体型パターンは過去のPOSデータの蓄積からはじき出しているため、特定サイズが売れ残るリスクも抑えられる。激安ジーンズを撒き餌に集客できれば、ベルトなどの関連購買を増やし、ほかの売り場へ顧客を呼び込むことも可能だ。つまり、総合スーパーだからこそ利益を生み出せるカラクリがここにある。
激安ジーンズは消費者を納得させる品質、デザインだが、同時に他人と差別化したいという声を生み出した。もっと自分の体型に合わせフィット感を高めたい、フォルムをきれいに見せたいというニーズによって、オーダージーンズのマーケットが深耕されている。

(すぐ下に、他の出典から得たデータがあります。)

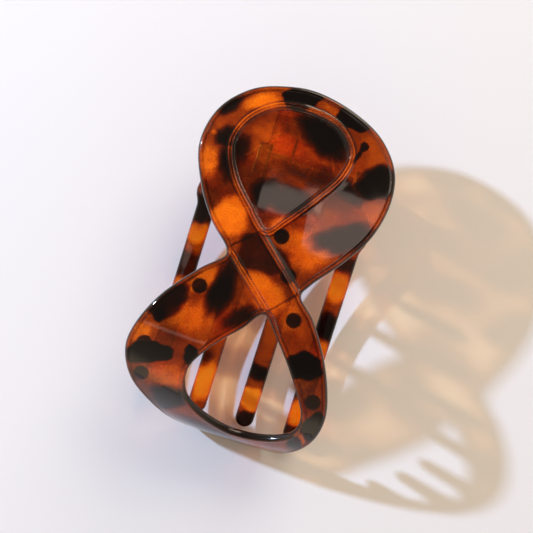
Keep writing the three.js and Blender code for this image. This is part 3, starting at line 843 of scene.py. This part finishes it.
def comb_distance(at):
    """The comb's outline laid flat: four round-ended tines, the body and the pad, run together with
    filled corners."""
    reach = along_at(on_comb, COMB_SIDE, 0, TINE_TIP_Y)
    root = along_at(on_comb, COMB_SIDE, 0, TINE_ROOT_Y)
    back = along_at(on_comb, COMB_SIDE, 0, COMB_BACK_Y)
    half = TINE_WIDTH / 2
    outer = (TINES - 1) / 2 * TINE_PITCH + half
    right_side = [(outer, root), (outer + 0.6, root + 5), (outer - 4, root + 11)]
    right_side += [(14, back - 4), (10, back + 1.5)]
    left_side = [(-x, y) for x, y in right_side[::-1]]
    body_points = left_side[-1:] + right_side + left_side[:-1]
    body = spline(np.asarray(body_points) + (COMB_MIDDLE_X, 0), 200, True)
    distance = loop_distance(at, np.stack([body[:, 0], body[:, 1].clip(root - 0.5)], 1))
    pad_middle = (COMB_MIDDLE_X, back + (PAD_LENGTH - 1) / 2)
    pad = box_distance(at, pad_middle, (PAD_HALF_WIDTH, (PAD_LENGTH + 1) / 2), PAD_CORNER)
    distance = blend_max(distance, pad, PAD_FILLET)
    for number in range(TINES):
        x = COMB_MIDDLE_X + (number - (TINES - 1) / 2) * TINE_PITCH
        middle = (reach + root + 2) / 2
        tine = box_distance(at, (x, middle), (half, (root + 2 - reach) / 2), half)
        distance = blend_max(distance, tine, TINE_FILLET)
    return distance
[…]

オーダージーンズの市場自体大きくはないが、一本の商品から利益が出るよう損益分岐点が設定されており、利益率の点でも有利だ。まず、オーダージーンズを買う人はこだわりがあるため、お客のほうからジーンズメーカーを探して買い求めるケースが多い。激安ジーンズなら商品の回転率を上げるために広告宣伝費をかけなければならないが、その必要がないためネットや口コミで十分。
さらに、オーダーを受けてからつくるので在庫はゼロ。つまりノーリスクだ。また、オーダーメード商品の購入者は所得が高い人に限らない。要は好きか嫌いかという価値観で選ぶ。そして一度オーダージーンズを買った人は、繰り返し購入する。
ジーンズは普及率の高い、日常的な商品であるがゆえにオーダーメードが映える。今後、シャツ、スーツ、靴といったものからゴルフ用品、自転車といった嗜好品まで、日本のオーダーメード市場には拡大の余地がある。私も最近購入したスーツは全部オーダー派。着やせするよう工夫してつくってもらっている(笑)。